• _MATERIALS PROVIDED_:
::::
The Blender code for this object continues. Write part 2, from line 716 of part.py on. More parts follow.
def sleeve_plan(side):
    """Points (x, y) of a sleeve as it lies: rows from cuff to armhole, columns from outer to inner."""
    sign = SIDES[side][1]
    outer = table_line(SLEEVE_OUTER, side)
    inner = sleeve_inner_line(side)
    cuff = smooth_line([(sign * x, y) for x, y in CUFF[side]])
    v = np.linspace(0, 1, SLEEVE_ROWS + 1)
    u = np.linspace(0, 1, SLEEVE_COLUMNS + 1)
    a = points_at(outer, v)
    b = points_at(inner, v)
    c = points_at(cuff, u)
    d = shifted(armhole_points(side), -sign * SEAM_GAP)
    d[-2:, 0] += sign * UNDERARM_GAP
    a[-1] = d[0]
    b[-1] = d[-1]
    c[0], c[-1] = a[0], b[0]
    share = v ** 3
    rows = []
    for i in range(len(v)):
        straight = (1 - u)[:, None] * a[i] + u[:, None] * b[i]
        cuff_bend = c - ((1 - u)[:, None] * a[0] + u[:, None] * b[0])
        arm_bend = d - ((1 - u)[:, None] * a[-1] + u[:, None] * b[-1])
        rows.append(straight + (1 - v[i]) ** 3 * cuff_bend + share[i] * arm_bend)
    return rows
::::
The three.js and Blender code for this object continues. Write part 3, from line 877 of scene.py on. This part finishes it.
::::
• _WORK TO DO_: Among the records above, extract exactly the lines from the line with "The Blender code" to the line with "return rows", both lines included, and leave out the rest.

• _EXPECTED ANSWER_:
The Blender code for this object continues. Write part 2, from line 716 of part.py on. More parts follow.
def sleeve_plan(side):
    """Points (x, y) of a sleeve as it lies: rows from cuff to armhole, columns from outer to inner."""
    sign = SIDES[side][1]
    outer = table_line(SLEEVE_OUTER, side)
    inner = sleeve_inner_line(side)
    cuff = smooth_line([(sign * x, y) for x, y in CUFF[side]])
    v = np.linspace(0, 1, SLEEVE_ROWS + 1)
    u = np.linspace(0, 1, SLEEVE_COLUMNS + 1)
    a = points_at(outer, v)
    b = points_at(inner, v)
    c = points_at(cuff, u)
    d = shifted(armhole_points(side), -sign * SEAM_GAP)
    d[-2:, 0] += sign * UNDERARM_GAP
    a[-1] = d[0]
    b[-1] = d[-1]
    c[0], c[-1] = a[0], b[0]
    share = v ** 3
    rows = []
    for i in range(len(v)):
        straight = (1 - u)[:, None] * a[i] + u[:, None] * b[i]
        cuff_bend = c - ((1 - u)[:, None] * a[0] + u[:, None] * b[0])
        arm_bend = d - ((1 - u)[:, None] * a[-1] + u[:, None] * b[-1])
        rows.append(straight + (1 - v[i]) ** 3 * cuff_bend + share[i] * arm_bend)
    return rows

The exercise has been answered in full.